Why then did Mayor Bates vote against shifting money, on June 22, from a single street paving project to Parks & Rec so that Willard Pool could remain open? Why did council members Linda Maio, Laurie Capitelli, Darryl Moore and Susan Wengraf effectively vote against keeping Willard open after joining the Mayor in GRANDSTANDING in support of Measure C? These council members did not actually vote against the vote to save Willard Pool. Rather, they engaged in what is known as a “walk-out” in the State Assembly. They willfully abstained from voting, KNOWING that Bates’ lone “No” vote would be sufficient to kill the motion. They voted “No” by not voting. These four council members were all phoned and e-mailed seeking a response for this story, and all have declined comment.
Constituents of Maio, Capitelli, Moore and Wengraf should not allow these lawmakers a moment of peace or a good night’s sleep until they explain why they offered visible support of Measure C, but then turned their backs on Berkeley’s aquatic system , when Kriss Worthington offered a thoughtful, however temporary solution. Worthington made a motion at the June 22 Council meeting to “move” money from a single street paving project in his district, to the Parks and Rec budget so that Willard could remain open this year. Generally, council members cede to a district’s representative when he offers such a sacrifice. The four “walk outs” had no motivation for letting Willard Pool die, other than some mysterious political motivation prompted by Mayor Bates. What was Bates’ motivation and why are these four so blindly loyal to him?
This dynamic is telling of the dysfunction and corruption that arises when “one party rule” squelches thoughtful debate. Many Berkeley citizens wrongfully operate on several skewed assumptions:
1.) All democrats are good, therefore all Berkeley council members are good. As long as there are no republicans, it’s all good.
2.) Blind ignorance: it’s been astonishing to learn how few people in Berkeley, no matter how bright, have no clue about the political dynamics that run their town. Many people don’t know that Mayor Bates and State Rep. Loni Hancock are married; that both were termed-out of their prior positions. Bates served 20 years in District 14, which Hancock represents now. And people forget that Hancock was mayor of Berkeley from 1986 to 1994. Because “all democrats are good” in Berkeley, no one noticed when Hancock and Bates changed sides of the bed and swapped jobs.

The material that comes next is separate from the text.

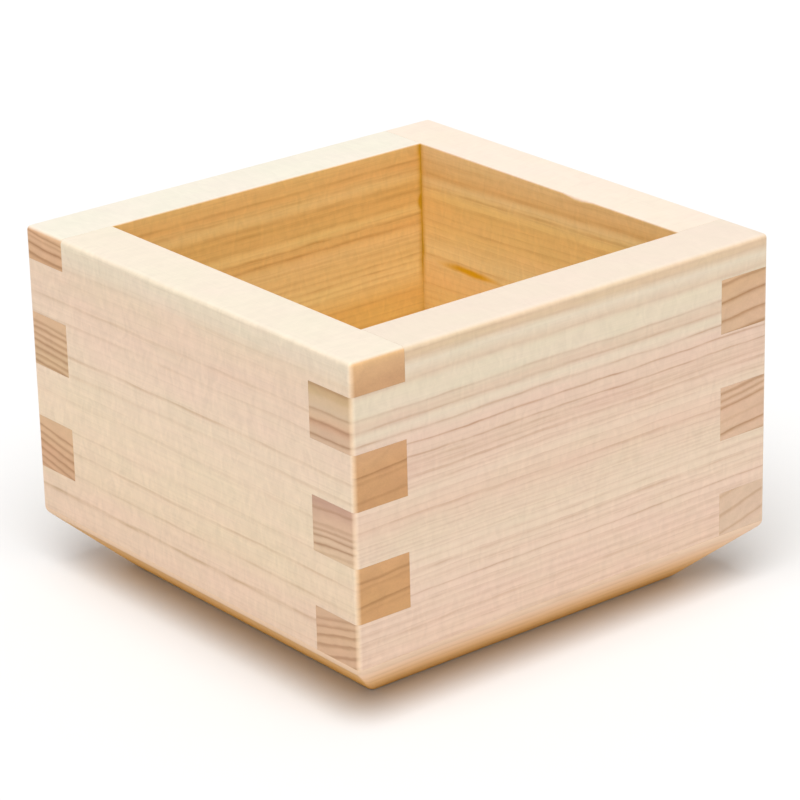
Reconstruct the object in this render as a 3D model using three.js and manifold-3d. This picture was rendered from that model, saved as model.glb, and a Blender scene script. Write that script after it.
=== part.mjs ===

3.) Because Bates is a democrat he is above corruption or distasteful political maneuvering. This good citizen has been wrongfully shut out of Council debate on two occasions by Bates’ unlawful manipulation of the agenda.
4.) Most Berkeley citizens have no clue that Bates is trying to play “Monopoly” with Downtown Berkeley. If his goal is to create new housing for 5,000 new residents in a college town that is already bursting at the seams, how is that different from the game we play, where the goal is to put as many houses and hotels on a single piece of property as possible as possible, and charge exorbitant rents to anyone who happens to stop by? Who exactly stands to benefit from that?
5.) Because Berkeley is run by democrats and has such a great progressive history, the Mayor and council members can always be trusted to do the right thing. This is hard to discern because some City Charter codes deliberately obfuscate the voting record of some politicians. Votes that DO NOT PASS the council are NOT entered into the public records of the Clerk’s office, per City Charter Article VII S44 (1) and (2). I learned this in researching the voting on Worthington’s June 22 motion to “move” money to save Willard Pool. The information was NO WHERE on the COB website. I received an e-mail from City Clerk Deanna Despain explaining, “As I explained yesterday, our annotated agendas (and minutes) only reflect actions that are adopted. In other words, we do not include failed motions.” So why not investigate how this violates numerous public information and open meeting laws?
The good news is that Council Member Worthington is bringing another motion to “move” money from a single street paving project in his district, to save Willard Pool at the next meeting on July 13. This means that all Berkeley pool users need to contact Council Members Maio, Moore, Capitelli and Wengraf and DEMAND that they make good. Demand that they make good on their original support of Berkeley’s aquatic system. Demand that they account for their support of Measure C, and their shameful “walk out” on the vote when they abstained on June 22. DEMAND ACCOUNTABILITY FROM THE BERKELEY CITY COUNCIL. They rarely face such demands, because everyone assumes that because they’re all democrats, they’re all good. Call them, write them, e-mail them and go see them, but don’t let them off the hook.
The City of Berkeley and Berkeley City Council have a proud record of initiating thoughtful and progressive legislation, and starting national political trends. But the current crop of leadership has been content to cruise on the accomplishments of their predecessors, while contributing NOTHING positive to the tradition of progressive legislation. They’d rather play Monopoly. DEMAND ACCOUNTABILITY FROM THE BERKELEY CITY COUNCIL.